The UN Human Rights Committee today told Ireland to stop breaching the human rights of atheists and minority faiths in the education system, employment, religious oaths and blasphemy law.

The UN report published today vindicates all of the complaints raised by Atheist Ireland when we briefed the Human Rights Committee in Geneva last week, and it makes several recommendations that were specifically suggested by Atheist Ireland.

The Committee was questioning Ireland about its duties under the International Covenant on Civil and Political Rights.

Education System

The Human Rights Committee is concerned about the slow progress in increasing access to secular education through the establishment of non-denominational schools, divestment of the patronage of schools and the phasing out of integrated religious curricula in schools accommodating minority faith or non-faith children.
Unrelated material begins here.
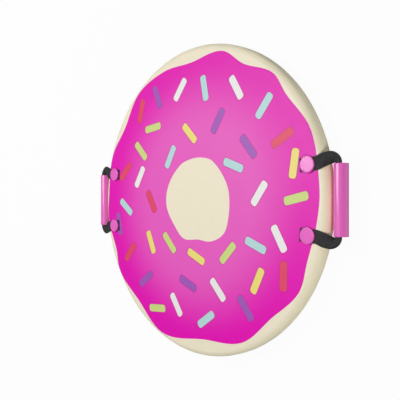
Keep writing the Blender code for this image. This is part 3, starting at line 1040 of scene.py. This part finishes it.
def webbing_handle(name, finish):
    """The right handle's webbing: its line, with how far each point is on the deck, swept and holed."""
    stations = webbing_line()
    crown = [point for point, on_deck in stations]
    shares = [on_deck for point, on_deck in stations]
    line_mesh = bpy.data.meshes.new(name)
    line_mesh.from_pydata(crown, [(index, index + 1) for index in range(len(crown) - 1)], [])
    line_mesh.attributes.new("on_deck", "FLOAT", "POINT").data.foreach_set("value", shares)
    values = {
        "Width": WEBBING_WIDTH,
        "Thickness": WEBBING_THICKNESS,
        "Curl Radius": curl_radius,
        "Curl Lean": math.radians(CURL_LEAN),
        "Section Steps": SECTION_STEPS,
        "Rivet X": rivet_x,
        "Rivet Y": rivet_y,
        "Hole Radius": BARREL_HOLE_RADIUS,
        "Finish": finish,
    }
    return shaped(name, line_mesh, web_tree, values)


crown_points = [point for point, on_deck in webbing_line()]
webbing_length = sum((b - a).length for a, b in zip(crown_points, crown_points[1:]))
woven = webbing_finish("woven_webbing", WEBBING_COLOUR, WEBBING_HOLLOW_PAINTED_SHADE, webbing_length)
for side, way in (("left", -1), ("right", 1)):
    webbing = webbing_handle(f"webbing_{side}", woven)
    webbing.data.transform(Matrix.Rotation(math.pi if side == "left" else 0, 4, "Z"))
    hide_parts(f"strap_{side}")
    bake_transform(webbing)


# Grips
# A smooth tube cut from extruded plastic, with its ends rounded over, loose on the curled webbing so that it
# turns in the hand. The plastic lets some red light through, so the tube's shadow on the side wall is red.
GRIP_END_RADIUS = 0.0008
GRIP_STEPS = 96
GRIP_COLOUR = (224, 103, 186)
GRIP_SHADOW_TINT = (252, 12, 20)
GRIP_GLOSS = 0.85

bore = grip_radius - GRIP_WALL
grip_profile = rounded(grip_radius - GRIP_END_RADIUS, grip_half - GRIP_END_RADIUS, GRIP_END_RADIUS, 0, 90)
grip_profile += rounded(bore + GRIP_END_RADIUS, grip_half - GRIP_END_RADIUS, GRIP_END_RADIUS, 90, 180)
grip_profile += [(radius, -z) for radius, z in reversed(grip_profile)]
grip_finish = moulded_finish(
    "grip_plastic", GRIP_COLOUR, Specular_IOR_Level=GRIP_GLOSS, shadow_tint=GRIP_SHADOW_TINT
)
for side, way in (("left", -1), ("right", 1)):
    grip = placed(f"tube_grip_{side}", turned_mesh("tube_grip", grip_profile, GRIP_STEPS, True))
    grip.data.transform(Matrix.Translation((way * grip_x, 0, grip_z)) @ Matrix.Rotation(math.pi / 2, 4, "X"))
    grip.data.materials.append(grip_finish)
    settle(grip, f"tube_grip_{side}")
    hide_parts(f"grip_{side}")
    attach(grip, f"turning_grip_{side}")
It said Ireland should introduce legislation to prohibit discrimination in access to schools on the grounds of religion, belief or other status, and ensure that there are diverse school types and curriculum options available throughout the State party to meet the needs of minority faith or non-faith children.

Employment

The Human Rights Committee is concerned that under Section 37(1) of the Employment Equality Acts, religious-owned institutions, including in the fields of education and health, can discriminate against employees or prospective employees to protect the religious ethos of the institution (arts.2, 18, 25 and 27).

It said Ireland should amend Section 37(1) of the Employment Equality Acts in a way that bars all forms of discrimination in employment in the fields of education and health.

Religious Oaths

The Human Rights Committee is concerned at the slow pace of progress in amending the Constitutional provisions that oblige individuals wishing to take up senior public office positions such as President, members of the Council of State and members of the judiciary to take religious oaths.

It said that Ireland should amend articles 12, 31 and 34 of the Constitution that require religious oaths to take up senior public office positions, taking into account the Committee’s general comment No. 22 (1993) concerning the right not to be compelled to reveal one’s thoughts or adherence to a religion or belief in public.

Blasphemy Law

The Human Rights Committee is concerned that that blasphemy continues to be an offence under article 40.6.1(i) of the Constitution and section 36 of the Defamation Act 2009 (art. 19).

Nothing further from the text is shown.